Brown noted the department already does as much as it can electronically, “but I still need humans here to review.”

Also indirect costs such as office space, technology, carpeting, lighting and supplies are more or less baked into the overall operation of the township.

“I have legislative requirements, I have to follow all these steps, I have to put mail out, I have to be able to send it to different people,” Brown stated.

“Trust me when I say to you, I’m not looking for extra work to do, or I’m not taking on projects that aren’t necessary.”

Councillor Marlene Ottens suggested the township implement the 32% increase required for the first phase toward full cost recovery “then revisit this in a year to see how reality compares to the Hemson report’s projections.”

“It’s pretty heavy to have these kinds of increases. It’s certainly not what we’ve been about for the last number of years,” observed Mayor Gregg Davidson.

Barron suggested council proceed with a hybrid option because “obviously, the appetite to go and recover that full ($280,000), from what I can gather here anyway, is maybe not there.”

Instead, Barron suggested council phase-in increases based on the $92,000 figure representing the deficit after removing in-direct costs over a three-year period.

“Would that be more palatable?” he asked.

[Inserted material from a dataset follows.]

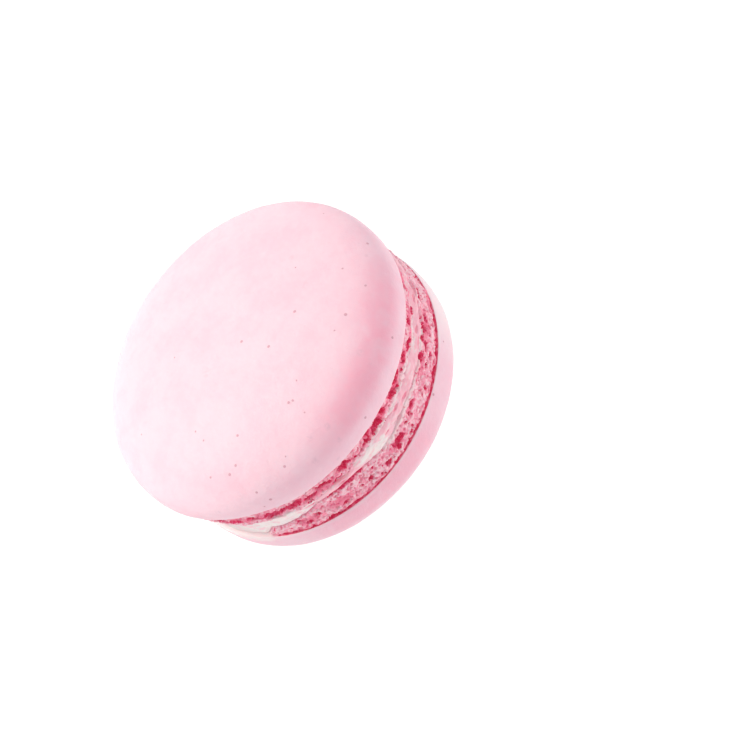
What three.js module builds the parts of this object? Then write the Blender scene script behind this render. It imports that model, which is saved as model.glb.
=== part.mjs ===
import * as THREE from 'three';

// A macaron lying flat on its lower shell: two baked almond shells, each one a smooth cap
// with a ruffled foot, and a thin layer of cream that runs through between them.
// Millimetres, +Z up, origin under the middle of the macaron, on the surface it rests on.
// Azimuths are in degrees: 0 looks out along -Y, and they grow towards +X.

// Driving dimensions
const SHELL_RADIUS = 22;
const TOTAL_HEIGHT = 24.8;
const CREAM_BOTTOM = 12.35;
const CREAM_TOP = 13.4;
const CREAM_RADIUS = 21.5;
const REST_RADIUS = 6;

// The shells weren't pressed together quite true: the lower one lies this far off the
// middle towards +X, and the upper one as far towards -X
const SHIFT = 0.24;

// A shell is measured in depth, from its flat face next to the cream out to its dome:
// where its foot ends, where the cap's lower edge is, and where the cap is widest.
// Its foot flares out or tapers in by that edge, with a groove between the two.
const UPPER_SHELL = {
  face: CREAM_TOP,
  side: 1,
  depth: TOTAL_HEIGHT - CREAM_TOP,
  footRadius: 21.35,
  footDepth: 2.95,
  rimDepth: 3.12,
  rimSetback: 0.35,
  widestDepth: 3.5,
  flare: -0.3,
  groove: 0.2,
  crag: 0.5,
  cavities: 52,
  seed: 3,
};
const LOWER_SHELL = {
  face: CREAM_BOTTOM,
  side: -1,
  depth: CREAM_BOTTOM,
  footRadius: 21.4,
  footDepth: 4.2,
  rimDepth: 4.45,
  rimSetback: 0.3,
  widestDepth: 6.6,
  flare: 0.2,
  groove: 0.5,
  crag: 0.35,
  cavities: 72,
  seed: 11,
};

// The cap's section is a rounded square: a flat top that turns over a full shoulder
const CAP_ROUNDNESS = 2.47;
const CAP_FLATNESS = 2.92;
const CAP_ANGLES = [7, 15, 25, 37, 50, 63, 75];
const LIP_SETBACK = 0.06;
const RIM_WAVE = 0.06;
const GROOVE_MARGIN = 0.02;

// The foot starts set back at the face, where the cream laps over its edge
const FACE_RADIUS = 20.2;
const EDGE_RADIUS = 20.6;
const EDGE_DEPTH = 0.35;
const FOOT_STEP = 0.5;

// Relief of the foot: lumps all over it, and burst bubbles that reach in deeper
const LUMPS_AROUND = 46;
const LUMP_DEPTH = 1.3;
const CAVITY_RADIUS = [0.6, 1.2];
const CAVITY_INSET = [0.5, 1.1];
const CAVITY_FROM_FACE = 0.9;
const CAVITY_FROM_RIM = 0.15;
const CAVITY_SHARPNESS = 1.5;

// The cream's edge: how far it laps over each foot, with spills where it has run further
const LAP = 0.15;
const LAP_WAVE = 0.08;
const LAP_WAVES_AROUND = 30;
const SWELL = 0.1;
const SWELLS_AROUND = 24;
const LIP_INNER_RADIUS = 20.95;
const LIP_ROUNDING = 0.25;
const LIP_CLEARANCE = 0.3;
const SPILLS = [
  { side: -1, azimuth: -72, halfWidth: 10, fade: 20, length: 3.6 },
  { side: -1, azimuth: -52, halfWidth: 4, fade: 24, length: 2.2 },
  { side: -1, azimuth: 1, halfWidth: 1, fade: 14, length: 1.1 },
  { side: 1, azimuth: 2, halfWidth: 6, fade: 12, length: 0.4 },
  { side: 1, azimuth: 24, halfWidth: 6, fade: 12, length: 0.45 },
  { side: 1, azimuth: 118, halfWidth: 6, fade: 16, length: 0.6 },
  { side: -1, azimuth: 164, halfWidth: 7, fade: 14, length: 1.1 },
  { side: -1, azimuth: -142, halfWidth: 4, fade: 12, length: 0.7 },
];

const SEGMENTS = 132;

function makeMaterial(color, roughness) {
  return new THREE.MeshStandardMaterial({ color, roughness, metalness: 0 });
}

// Repeatable number from 0 to 1 for one corner of a lattice
function corner(column, row, seed) {
  const wave = Math.sin(column * 127.1 + row * 311.7 + seed * 74.7) * 43758.5453;
  return wave - Math.floor(wave);
}

// Eases from 0 to 1 as t does
function smooth(t) {
  const clamped = Math.min(Math.max(t, 0), 1);
  return clamped * clamped * (3 - 2 * clamped);
}

function mix(a, b, t) {
  return a + (b - a) * t;
}

// Smooth noise from -1 to 1 that closes on itself around the macaron
function ringNoise(azimuth, height, around, seed) {
  const turn = (((azimuth / 360) % 1) + 1) % 1;
  const column = Math.floor(turn * around);
  const row = Math.floor(height);
  const across = smooth(turn * around - column);
  const left = column % around;
  const right = (column + 1) % around;
  const below = mix(corner(left, row, seed), corner(right, row, seed), across);
  const above = mix(corner(left, row + 1, seed), corner(right, row + 1, seed), across);
  return 2 * mix(below, above, smooth(height - row)) - 1;
}

function angleBetween(a, b) {
  const turn = Math.abs(a - b) % 360;
  return Math.min(turn, 360 - turn);
}

// How far the cream laps over the foot of the shell on one side, at an azimuth
function lapOver(side, azimuth) {
  let spilled = 0;
  for (const spill of SPILLS) {
    const beyond = angleBetween(azimuth, spill.azimuth) - spill.halfWidth;
    const reach = spill.length * (1 - smooth(beyond / spill.fade));
    if (spill.side === side) spilled = Math.max(spilled, reach);
  }
  return LAP + LAP_WAVE * ringNoise(azimuth, 0, LAP_WAVES_AROUND, 5 + side) + spilled;
}

// Burst bubbles, spread evenly around the foot with a seeded jitter, more of them near the rim
function footCavities(shell) {
  const cavities = [];
  for (let i = 0; i < shell.cavities; i += 1) {
    const draw = (row) => corner(i, row, shell.seed);
    cavities.push({
      azimuth: ((i + draw(1)) / shell.cavities) * 360,
      depth: mix(CAVITY_FROM_FACE, shell.footDepth - CAVITY_FROM_RIM, Math.sqrt(draw(2))),
      radius: mix(...CAVITY_RADIUS, draw(3)),
      inset: mix(...CAVITY_INSET, draw(4)),
    });
  }
  return cavities;
}

// Outline of a shell from the middle of its face to the middle of its dome
function shellProfile(shell) {
  const { footRadius: foot, footDepth, rimDepth, widestDepth, depth } = shell;
  const outline = [
    [0, 0],
    [FACE_RADIUS, 0],
    [EDGE_RADIUS, EDGE_DEPTH],
  ];
  const steps = Math.round((footDepth - EDGE_DEPTH) / FOOT_STEP);
  for (let i = 1; i <= steps; i += 1) {
    const t = i / steps;
    outline.push([foot + shell.flare * t ** 3, mix(EDGE_DEPTH, footDepth, t)]);
  }
  outline.push([foot + shell.flare - shell.groove, (footDepth + rimDepth) / 2]);
  outline.push([SHELL_RADIUS - shell.rimSetback, rimDepth]);
  outline.push([SHELL_RADIUS - LIP_SETBACK, (rimDepth + widestDepth) / 2]);
  outline.push([SHELL_RADIUS, widestDepth]);
  for (const degrees of CAP_ANGLES) {
    const angle = THREE.MathUtils.degToRad(degrees);
    const radius = SHELL_RADIUS * Math.cos(angle) ** (2 / CAP_ROUNDNESS);
    const rise = (depth - widestDepth) * Math.sin(angle) ** (2 / CAP_FLATNESS);
    outline.push([radius, widestDepth + rise]);
  }
  outline.push([REST_RADIUS, depth]);
  outline.push([0, depth]);
  return outline;
}

// Radius of the craggy foot at a place on it, kept clear of the cream that laps over it
function footRadius(shell, cavities, radius, azimuth, depth) {
  let relief = shell.crag * ringNoise(azimuth, depth / LUMP_DEPTH, LUMPS_AROUND, shell.seed);
  for (const cavity of cavities) {
    const along = THREE.MathUtils.degToRad(angleBetween(azimuth, cavity.azimuth)) * radius;
    const reach = Math.hypot(along, depth - cavity.depth) / cavity.radius;
    relief -= cavity.inset * Math.exp(-CAVITY_SHARPNESS * reach * reach);
  }
  const craggy = radius + relief * smooth(depth / FOOT_STEP - EDGE_DEPTH);
  const clear = Math.min(craggy, LIP_INNER_RADIUS - LIP_CLEARANCE);
  const pastLip = depth - lapOver(shell.side, azimuth) - LIP_CLEARANCE;
  return mix(clear, craggy, smooth(pastLip / FOOT_STEP));
}

// Turns an outline of [radius, height] pairs about Z and moves each point of it by a rule,
// which also says how far it goes along with the upper shell's shift, from -1 to 1
function lathe(outline, place) {
  const points = outline.map(([radius, height]) => new THREE.Vector2(radius, height));
  const geometry = new THREE.LatheGeometry(points, SEGMENTS);
  geometry.rotateX(Math.PI / 2);
  const position = geometry.attributes.position;
  for (let i = 0; i < position.count; i += 1) {
    const x = position.getX(i);
    const y = position.getY(i);
    const radius = Math.hypot(x, y);
    const azimuth = THREE.MathUtils.radToDeg(Math.atan2(x, -y));
    const placed = place(radius, azimuth, position.getZ(i));
    const scale = radius > 0 ? placed.radius / radius : 0;
    position.setXYZ(i, x * scale - SHIFT * placed.shift, y * scale, placed.height);
  }
  geometry.computeVertexNormals();
  return geometry;
}

function makeShell(shell) {
  const cavities = footCavities(shell);
  const outline = shellProfile(shell).map(([radius, depth]) => [radius, shell.side * depth]);
  if (shell.side < 0) outline.reverse();
  const isFace = (depth) => depth < EDGE_DEPTH / 2;
  const isFoot = (depth) => depth < shell.footDepth + GROOVE_MARGIN;
  const isRim = (depth) => depth < (shell.rimDepth + shell.widestDepth) / 2 - LIP_SETBACK;
  return lathe(outline, (radius, azimuth, signedDepth) => {
    let depth = Math.abs(signedDepth);
    let moved = radius;
    if (!isFace(depth) && isFoot(depth)) {
      moved = footRadius(shell, cavities, radius, azimuth, depth);
    } else if (!isFace(depth) && isRim(depth)) {
      depth += RIM_WAVE * ringNoise(azimuth, 0, LUMPS_AROUND, shell.seed + 1);
    }
    return { radius: moved, height: shell.face + shell.side * depth, shift: shell.side };
  });
}

// The cream is a disc whose rounded edge laps up and down over the feet
function makeFilling() {
  const half = (CREAM_TOP - CREAM_BOTTOM) / 2;
  const flatRadius = LIP_INNER_RADIUS - 0.1;
  const roundRadius = CREAM_RADIUS - LIP_ROUNDING;
  const lip = half + LAP;
  const outline = [
    [0, -half],
    [flatRadius, -half],
    [LIP_INNER_RADIUS, -lip],
    [roundRadius, -lip],
    [CREAM_RADIUS, -half / 2],
    [CREAM_RADIUS, half / 2],
    [roundRadius, lip],
    [LIP_INNER_RADIUS, lip],
    [flatRadius, half],
    [0, half],
  ];
  return lathe(outline, (radius, azimuth, fromMiddle) => {
    const side = Math.sign(fromMiddle);
    const atEdge = radius > (LIP_INNER_RADIUS + roundRadius) / 2;
    const onLip = Math.abs(fromMiddle) > (half + lip) / 2;
    const overhang = onLip ? half + lapOver(side, azimuth) : Math.abs(fromMiddle);
    const swell = atEdge ? SWELL * ringNoise(azimuth, 0, SWELLS_AROUND, 8) : 0;
    return {
      radius: radius + swell,
      height: CREAM_BOTTOM + half + side * overhang,
      shift: Math.max(-1, Math.min(1, fromMiddle / half)),
    };
  });
}

function addPiece(group, name, geometry, material) {
  const mesh = new THREE.Mesh(geometry, material);
  mesh.name = name;
  group.add(mesh);
}

const shellPink = makeMaterial('#f6c3d0', 0.75);
const creamWhite = makeMaterial('#f3e3df', 0.5);

const macaron = new THREE.Group();
addPiece(macaron, 'upper_shell', makeShell(UPPER_SHELL), shellPink);
addPiece(macaron, 'filling', makeFilling(), creamWhite);
addPiece(macaron, 'lower_shell', makeShell(LOWER_SHELL), shellPink);

export default macaron;
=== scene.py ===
import math

import bpy
import numpy as np
from mathutils import Matrix, Vector
from mathutils.bvhtree import BVHTree


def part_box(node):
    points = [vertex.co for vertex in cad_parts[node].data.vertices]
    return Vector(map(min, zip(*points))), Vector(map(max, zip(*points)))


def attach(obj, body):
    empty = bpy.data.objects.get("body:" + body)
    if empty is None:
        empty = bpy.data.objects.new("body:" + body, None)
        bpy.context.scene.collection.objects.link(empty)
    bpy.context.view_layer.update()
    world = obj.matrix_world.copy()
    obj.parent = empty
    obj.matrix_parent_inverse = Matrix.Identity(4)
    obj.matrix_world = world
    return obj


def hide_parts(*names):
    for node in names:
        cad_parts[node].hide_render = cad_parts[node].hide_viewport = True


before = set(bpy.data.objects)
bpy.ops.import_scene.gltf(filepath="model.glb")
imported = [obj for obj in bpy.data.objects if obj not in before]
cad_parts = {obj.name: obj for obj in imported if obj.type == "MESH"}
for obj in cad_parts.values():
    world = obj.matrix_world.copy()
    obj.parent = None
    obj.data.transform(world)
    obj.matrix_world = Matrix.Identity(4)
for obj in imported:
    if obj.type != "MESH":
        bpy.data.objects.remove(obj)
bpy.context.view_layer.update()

# A pink macaron lying flat on its lower shell: smooth baked caps, craggy feet full of burst
# bubbles, and a layer of pale cream that laps over the edges of both feet.
# Metres, +Z up; sizes named here are in millimetres. Azimuths are in degrees: 0 looks out
# along -Y, and they grow towards +X. Depth is measured from a shell's flat face to its dome.

MM = 0.001

# Sizes taken from the frame
LOWER_LOW, LOWER_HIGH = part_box("lower_shell")
UPPER_LOW, UPPER_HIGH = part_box("upper_shell")
SHELL_RADIUS = (UPPER_HIGH.x - UPPER_LOW.x) / 2 / MM
CREAM_BOTTOM = LOWER_HIGH.z / MM
CREAM_TOP = UPPER_LOW.z / MM
TOTAL_HEIGHT = UPPER_HIGH.z / MM
SHIFT = (LOWER_LOW.x + LOWER_HIGH.x) / 2 / MM

# The shells
FACE_RADIUS = 20.7
EDGE_DEPTH = 0.35
CAP_ROUNDNESS = 2.47
CAP_FLATNESS = 2.92
SEGMENTS = 880
FOOT_STEP = 0.09
RIM_STEPS = 12
DOME_STEPS = 42
DOME_SPACING = 1.15
CRAG_START = 0.25
UPPER_SHELL = {
    "node": "upper_shell",
    "side": 1,
    "face": CREAM_TOP,
    "depth": TOTAL_HEIGHT - CREAM_TOP,
    "foot_radius": 21.35,
    "foot_depth": 2.95,
    "rim_depth": 3.12,
    "rim_setback": 0.35,
    "widest_depth": 3.5,
    "flare": -0.3,
    "groove": 0.2,
    "seed": 3.0,
}
LOWER_SHELL = {
    "node": "lower_shell",
    "side": -1,
    "face": CREAM_BOTTOM,
    "depth": CREAM_BOTTOM,
    "foot_radius": 21.4,
    "foot_depth": 4.2,
    "rim_depth": 4.45,
    "rim_setback": 0.3,
    "widest_depth": 6.6,
    "flare": 0.2,
    "groove": 0.5,
    "seed": 11.0,
}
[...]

“I like the idea of slowly eliminating it over years, instead of trying to do it all at once,” said Davidson.

Councillor Martin Tamlyn presented a motion to proceed as Ottens had suggested with the 32% increase implemented immediately and revisiting the rates in the future. However the motion was not seconded.

“I think the most palatable for me is … phasing in the direct cost recovery ($92,000) option,” said Martin.

“It would be maybe prudent just to see what that looks like, as far as numbers go, mapped out.”

A motion by councillor Amanda Reid to defer a decision until a report on the hybrid option presented by Barron could be compiled and reviewed by council was approved.